All these patterns are developed as mini ‘design solutions’ to common privacy problems. Using these privacy patterns is an easy and practical way to solve ‘privacy-by-design’ challenges within small and large organizations.

Adding new privacy patterns to this collection is open for all, since this ‘Privacy Patterns’ project is an open project. Check https://github.com/privacypatterns if you want to contribute.

This document is a reference to open security and privacy information to speed up creation of solution architectures. So the https://privacypatterns.org/patterns/ is the open resource to look for privacy patterns. This site has a nice friendly UX what minimize the time needed for finding the right privacy pattern.

How to handle privacy when designing new protocol specifications?
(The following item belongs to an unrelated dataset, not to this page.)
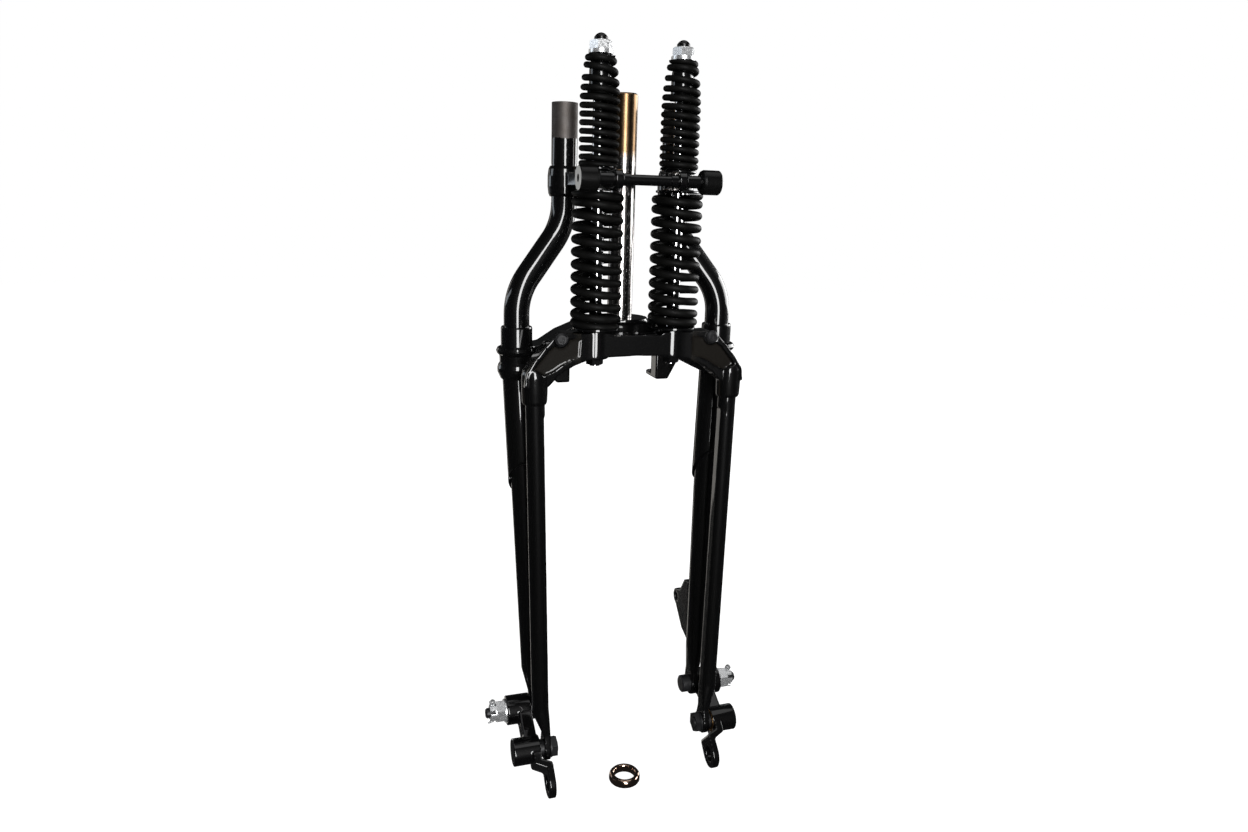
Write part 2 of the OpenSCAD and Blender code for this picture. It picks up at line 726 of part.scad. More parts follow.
module rod_end_caps() {
    dome = 6.2;
    color([0.03, 0.03, 0.03]) both_sides() translate([rod_x, rod_y, 0]) difference() {
        union() {
            translate([0, 0, cap_z - 0.05]) cylinder(h = 2.4, r = dome);
            intersection() {
                translate([0, 0, cap_top - 6.6]) sphere(r = 6.6);
                translate([0, 0, cap_z + 2.3]) cylinder(h = 10, r = dome);
            }
        }
        translate([0, 0, cap_z - 1]) cylinder(h = 4, r = 4.05);
    }
}

// ---- front rocker studs ----

module front_stud(right) {
    end_in = 77.5;
    shoulder_r = 9;
    on_side(right) color("dimgray") union() {
        x_cylinder(end_in, tip_out + bore_play, front_stud_y, front_stud_z, stud_r);
        x_cylinder(tip_out + bore_play, front_hub_in - gap, front_stud_y, front_stud_z, shoulder_r);
        x_cylinder(front_hub_in - gap, front_hub_out - 6, front_stud_y, front_stud_z, open_stud_r);
    }
}

module front_stud_washers() {
    color("dimgray") both_sides() difference() {
        x_cylinder(tip_in - 1.6, tip_in - bore_play, front_stud_y, front_stud_z, 10.8);
        x_cylinder(tip_in - 4, tip_in + 2, front_stud_y, front_stud_z, stud_r + bore_play);
    }
}

module front_stud_nuts() {
    color([0.12, 0.12, 0.12]) both_sides() difference() {
        x_hexagon(78.6, tip_in - 1.65, front_stud_y, front_stud_z, 19.2);
        x_cylinder(70, 90, front_stud_y, front_stud_z, stud_r + bore_play);
    }
}

// ---- springs ----

// Both sides' springs are wound left-handed, so they are the same spring and not mirror images.
module at_rod(right) {
    translate([right ? rod_x : -rod_x, rod_y, 0]) mirror([1, 0, 0]) children();
}

module cushion_spring(right) {
    r = (cushion_od - cushion_wire) / 2;
    at_rod(right) color([0.08, 0.08, 0.08])
        coil(cushion_turns, crown_top + 2.7, bridge_bottom - 0.2, cushion_wire, r, r, 1, right ? 200 : 20);
}

module recoil_spring(right) {
    r_low = (recoil_od - recoil_wire) / 2;
    r_high = (recoil_top_od - recoil_wire) / 2;
    at_rod(right) color([0.08, 0.08, 0.08])
        coil(recoil_turns, bridge_top + 0.2, recoil_top - 0.2, recoil_wire, r_low, r_high, 46,
             right ? 200 : 20);
}

// ---- rockers ----

module rocker(right) {
    rear = [rear_stud_y, rear_stud_z];
    front = [front_stud_y, front_stud_z];
    eye = [eye_y, eye_z];
    nose = norm(eye - front);
    nose_angle = atan2(eye[1] - front[1], eye[0] - front[0]);
    on_side(right) color("black") difference() {
        union() {
            x_cylinder(hub_in, hub_out, rear[0], rear[1], rear_hub_r);
            x_cylinder(front_hub_in, front_hub_out, front[0], front[1], front_hub_r);
            side_outline(hub_in, arm_out) side_link(rear, front, 11.5, 11);
            // The nose steps inwards on its way to the axle's eye.
            intersection() {
                side_outline(eye_in, arm_out) side_link(front, eye, 13, eye_r);
                translate([0, front[0], front[1]]) rotate([nose_angle, 0, 0])
                    translate([0, 0, -25]) linear_extrude(50) polygon([
                        [front_hub_in + 0.5, 0], [front_hub_in + 0.5, 13.2],
                        [eye_in + 0.6, 17.5], [eye_in, 19.5],
                        [eye_in, nose + 20], [eye_out, nose + 20], [eye_out, 24], [eye_out + 1, 22.5],
                        [front_hub_in + 8, 17.5], [front_hub_in + 9, 15.5], [front_hub_in + 9, 0]
                    ]);
            }
        }
        x_cylinder(hub_in - cut, hub_out + cut, rear[0], rear[1], rear_bush_r + 0.02);
        x_cylinder(front_hub_in - cut, front_hub_out - 4, front[0], front[1], front_bush_r + 0.02);
        x_cylinder(eye_in - cut, eye_out + cut, eye[0], eye[1], axle_bore / 2);
    }
}

module rear_bushing(right) {
    on_side(right) color("peru") difference() {
        x_cylinder(hub_in, hub_out, rear_stud_y, rear_stud_z, rear_bush_r);
        x_cylinder(hub_in - cut, hub_out + cut, rear_stud_y, rear_stud_z, stud_r + bore_play);
    }
}

module front_bushing(right) {
    on_side(right) color("peru") difference() {
        x_cylinder(front_hub_in, front_hub_out - 4.1, front_stud_y, front_stud_z, front_bush_r);
        x_cylinder(front_hub_in - cut, front_hub_out, front_stud_y, front_stud_z, open_bore_r);
    }
}

steering_stem();
rear_crown();
rear_tube(false);  // rear_tube_left
rear_tube(true);  // rear_tube_right
tube_collar(false);  // tube_collar_left
tube_collar(true);  // tube_collar_right
rear_leg(false);  // rear_leg_left
rear_leg(true);  // rear_leg_right
leg_sleeve(false);  // leg_sleeve_left
leg_sleeve(true);  // leg_sleeve_right
brake_anchor();
tube_lug(false);  // tube_lug_left
tube_lug(true);  // tube_lug_right
rod_bracket(false);  // rod_bracket_left
rod_bracket(true);  // rod_bracket_right
bridge_bushings();
bridge_cross_bar();
bridge_end_knobs();
rear_stud(false);  // rear_stud_left
rear_stud(true);  // rear_stud_right
rear_stud_washers();
castle_nuts();
cotter_pins();
front_crown();
crown_bolts();
front_leg(false);  // front_leg_left
front_leg(true);  // front_leg_right
cushion_spring_seats();
spring_rod(false);  // spring_rod_left
spring_rod(true);  // spring_rod_right
rod_lower_nuts();
rod_top_washers();
recoil_spring_retainers();
rod_top_nuts();
rod_end_caps();
front_stud(false);  // front_stud_left
front_stud(true);  // front_stud_right
front_stud_washers();
front_stud_nuts();
cushion_spring(false);  // cushion_spring_left
cushion_spring(true);  // cushion_spring_right
recoil_spring(false);  // recoil_spring_left
recoil_spring(true);  // recoil_spring_right
rocker(false);  // rocker_left
rocker(true);  // rocker_right
rear_bushing(false);  // rear_bushing_left
rear_bushing(true);  // rear_bushing_right
front_bushing(false);  // front_bushing_left
front_bushing(true);  // front_bushing_right
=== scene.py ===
"""The looks of a springer fork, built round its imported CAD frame.

Sizes are in metres, in the frame's own axes: +Z up the steering stem, and the front faces -Y.
Forged pieces are made from their CAD node by remeshing, which rounds their edges and corners.
The springs are new meshes. Every other piece stays the CAD node and only gets its material. The
studio, and a loose ring on its floor, are staged.
"""

import json
import math

import bmesh
import bpy
from mathutils import Matrix, Vector

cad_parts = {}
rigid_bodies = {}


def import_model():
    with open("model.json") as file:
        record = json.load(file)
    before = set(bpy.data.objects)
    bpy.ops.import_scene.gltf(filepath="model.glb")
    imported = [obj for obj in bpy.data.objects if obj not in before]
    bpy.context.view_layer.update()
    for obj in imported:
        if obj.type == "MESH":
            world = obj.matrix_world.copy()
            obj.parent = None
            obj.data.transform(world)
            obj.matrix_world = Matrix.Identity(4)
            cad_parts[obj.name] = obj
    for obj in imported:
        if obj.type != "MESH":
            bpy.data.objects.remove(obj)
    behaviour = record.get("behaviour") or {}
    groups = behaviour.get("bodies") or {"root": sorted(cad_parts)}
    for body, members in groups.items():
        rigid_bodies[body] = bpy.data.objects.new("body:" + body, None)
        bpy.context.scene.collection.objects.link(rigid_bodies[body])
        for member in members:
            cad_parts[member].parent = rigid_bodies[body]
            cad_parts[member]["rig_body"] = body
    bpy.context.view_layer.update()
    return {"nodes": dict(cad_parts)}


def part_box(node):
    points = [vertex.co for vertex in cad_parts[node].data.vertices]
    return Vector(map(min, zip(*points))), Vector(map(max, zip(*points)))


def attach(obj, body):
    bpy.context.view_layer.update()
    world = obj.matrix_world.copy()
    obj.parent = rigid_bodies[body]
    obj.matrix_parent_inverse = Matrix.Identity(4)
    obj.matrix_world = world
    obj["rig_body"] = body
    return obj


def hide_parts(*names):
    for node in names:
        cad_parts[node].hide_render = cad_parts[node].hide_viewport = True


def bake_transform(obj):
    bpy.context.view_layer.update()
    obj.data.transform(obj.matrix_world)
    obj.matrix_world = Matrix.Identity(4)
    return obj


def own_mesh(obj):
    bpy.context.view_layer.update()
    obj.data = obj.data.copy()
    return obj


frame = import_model()
nodes = frame["nodes"]
MM = 0.001
SIDES = ("left", "right")

# ---- the camera ----

CAMERA_PLACE = Vector((-0.2676, -0.8360, 0.1108))
CAMERA_HEADING = math.radians(18.27)  # turned to the right of straight back
CAMERA_TILT = math.radians(13.87)     # looking down
CAMERA_ROLL = math.radians(1.68)
LENS = 24.52
SENSOR_WIDTH = 36


def make_camera():
    """The camera at the photograph's place and angle."""
    forward = Vector((
        math.sin(CAMERA_HEADING) * math.cos(CAMERA_TILT),
        math.cos(CAMERA_HEADING) * math.cos(CAMERA_TILT),
        -math.sin(CAMERA_TILT),
    ))
    right = Vector((math.cos(CAMERA_HEADING), -math.sin(CAMERA_HEADING), 0))
    up = right.cross(forward)
    rolled_right = right * math.cos(CAMERA_ROLL) + up * math.sin(CAMERA_ROLL)
    rolled_up = up * math.cos(CAMERA_ROLL) - right * math.sin(CAMERA_ROLL)
    data = bpy.data.cameras.new("camera")
    data.lens = LENS
    data.sensor_width = SENSOR_WIDTH
    camera = bpy.data.objects.new("camera", data)
    camera.matrix_world = Matrix((
        (rolled_right.x, rolled_up.x, -forward.x, CAMERA_PLACE.x),
        (rolled_right.y, rolled_up.y, -forward.y, CAMERA_PLACE.y),
        (rolled_right.z, rolled_up.z, -forward.z, CAMERA_PLACE.z),
        (0, 0, 0, 1),
    ))
    bpy.context.scene.collection.objects.link(camera)
    bpy.context.scene.camera = camera


# ---- materials ----

# A Mix node has a set of sockets for each kind of data: here, its two inputs and its output.
MIX_SOCKETS = {"RGBA": (6, 7, 2), "FLOAT": (2, 3, 0)}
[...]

When using Internet based protocols you should use RFC 6973 (https://tools.ietf.org/html/rfc6973). This document offers guidance for developing privacy considerations for inclusion in protocol specifications. It aims to make designers,implementers, and users of Internet protocols aware of privacy-related design choices. This RFC offers always good guidelines and makes you aware of the key privacy threats that any protocol designer should know.

How to build the Internet yourself?

The internet has become a tracking machine. It has evolved to track you. Besides your local (business)network you are tracked by the large Internet network, corporations, and governments. Everything that can be measured is tracked. So why not build a better Internet, a non tracking network by default?

You do not need censorship or surveillance. Surveillance is the monitoring of behavior, activities. Building decentralized networks has been done and will be done more. Besides building a network to get more privacy when needed most part of the world still do not have Internet at all. So building networks to share knowlegde e.g. about privacy and censorship is always a good investment.

Check the manual at: https://bm-support.org/pdfdocs/how_to_build_the_internet.pdf

This manual is also an very good and readable document to gain more knowledge on how Internet really works.